The comeback hearkened back to his performance in the 2007 Egg Bowl where he led Mississippi State from 14-0 4th quarter deficit and on a last-minute drive to send them to the Liberty Bowl.

The following week, FIU blew their chance at an outright Sun Belt title with a 28-27 loss to Middle Tennessee. However, they were still bowl-eligible for the first time ever, and had their first shared conference title.

First Time Bowlers

The Big Ten sending Ohio State and Wisconsin to the BCS opened up a spot in the Little Caesar’s Pizza Bowl for FIU, where they would play Toledo. The Motor City-turned-Pizza Bowl had become a home for Sun Belt schools with Middle Tennessee appearing in 2006, and FAU appearing in 2007.

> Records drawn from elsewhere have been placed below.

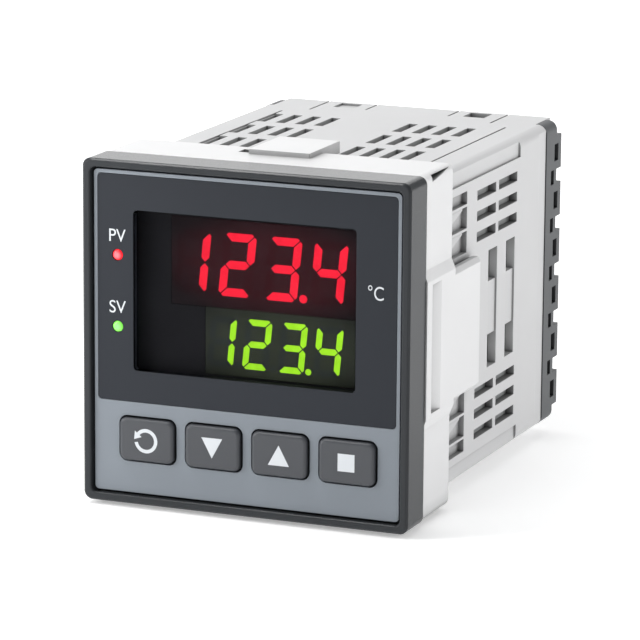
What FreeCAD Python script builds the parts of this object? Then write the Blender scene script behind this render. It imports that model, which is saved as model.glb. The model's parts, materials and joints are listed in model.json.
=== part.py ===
"""Panel-mounted temperature controller with a 48 x 48 mm front.

A dark bezel carries a fascia with two numeric displays and four push keys.  Behind it a vented
case holds the circuit boards, and a block of screw terminals closes the rear.  A white mounting
adapter slides along the case and clamps the panel against the bezel.

Every piece is drawn about the controller's own centre line: X to the right as seen from the
front, Y into the depth measured from the bezel's front face, Z up from the centre line.  The
placement of each piece then puts the origin at the middle of the footprint it stands on.
"""
import FreeCAD, Part
import math
import os

import Sketcher
from FreeCAD import Vector

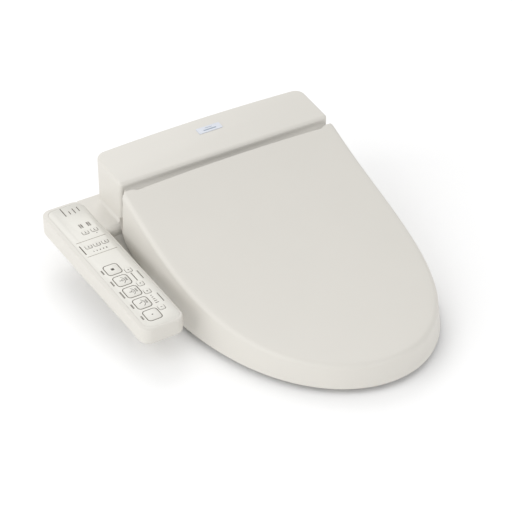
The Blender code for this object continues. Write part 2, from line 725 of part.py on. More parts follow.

Things could not have started worse for the Panthers as the Rockets raced to a 24-7 lead. However, like they had all season, FIU came alive in the second half, scoring 21 unanswered, sparked by an 89-yard Hilton kick return TD. The lead was short lived, as a Toledo touchdown and two-point conversion gave the Rockets a 32-31 lead with 1:14 left.

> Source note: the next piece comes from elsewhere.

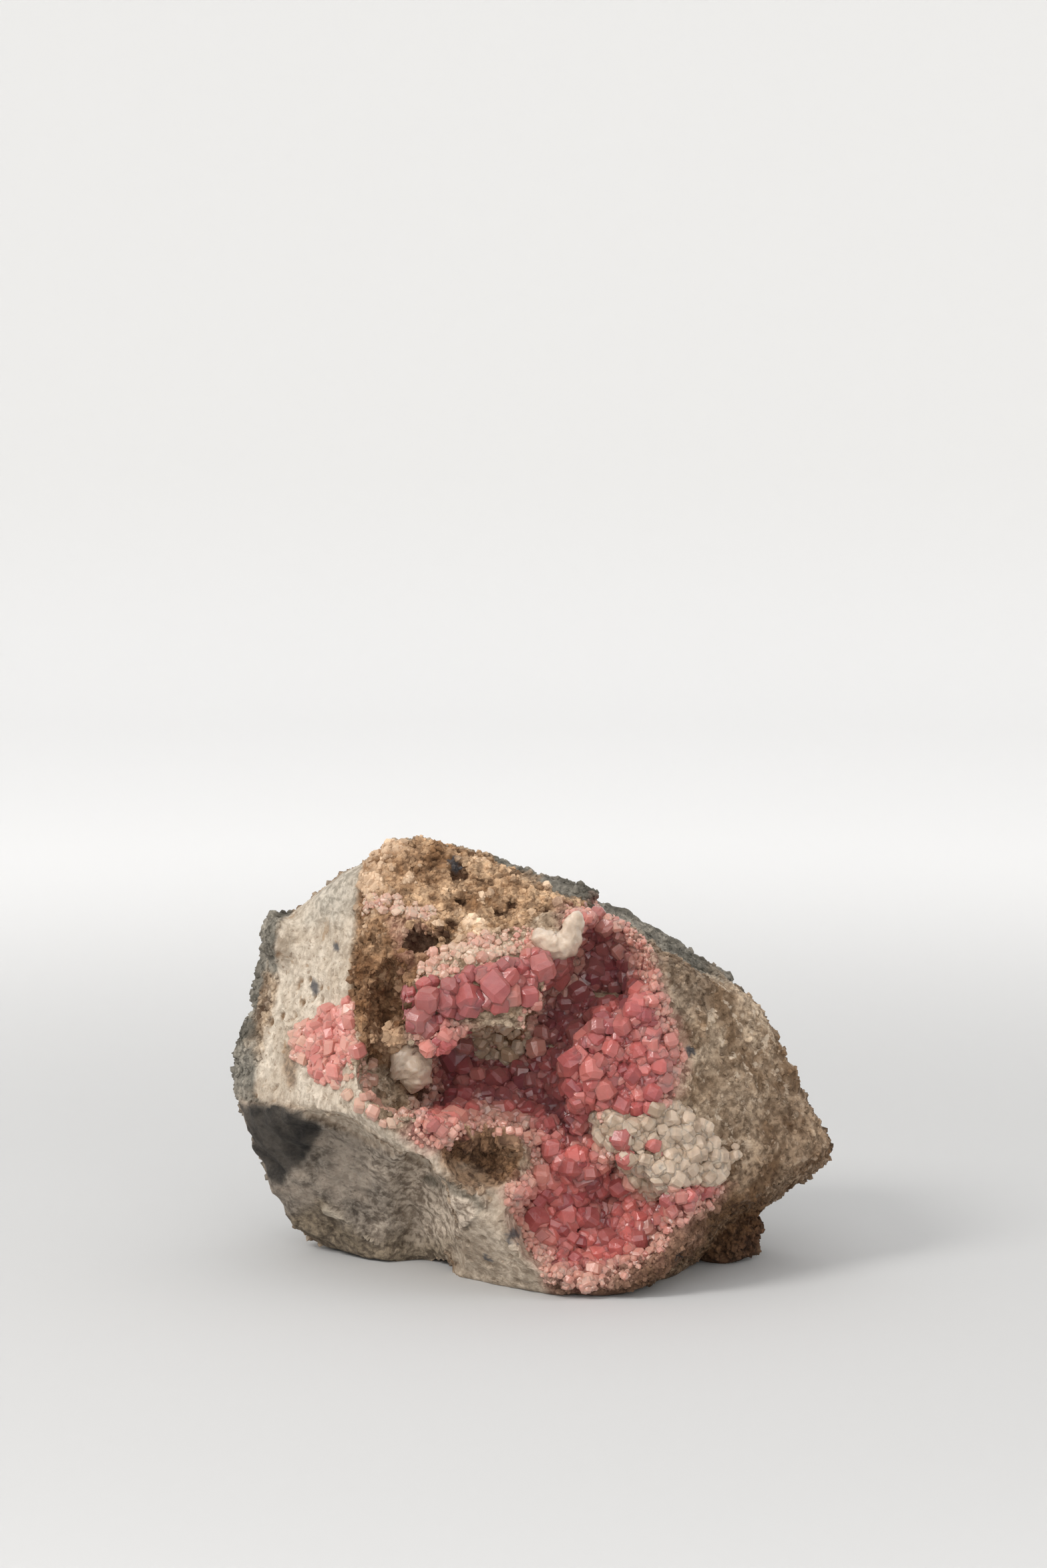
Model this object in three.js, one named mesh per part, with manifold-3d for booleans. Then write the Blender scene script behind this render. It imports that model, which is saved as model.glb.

There is a reason Yogi Berra once said “It ain’t over till it’s over.” Facing 4th and 17 with 50 seconds to go, FIU’s hopes looked dead when Carroll completed a short pass up the middle to Jacob Younger…that is until he lateraled it to T.Y. Hilton on a hook-and-ladder play Boise State would’ve been proud of. Hilton gained the necessary yardage and a few plays later, the stage was set for Jack Griffin to attempt the biggest kick in FIU’s young history.

(It is truly a shame there’s not better video of the trick play)

Griffin was true from 34 yards as time expired and FIU had won its first ever bowl game as well as gained its first winning record. The unlikely season was complete with one of the most movie-like endings imaginable.

FIU’s 2010 season proves that resurrection is possible whether you’re a program embarrassed on the national stage or a quarterback looking for a second chance. These Panthers proved that it’s never too late to get back to the top.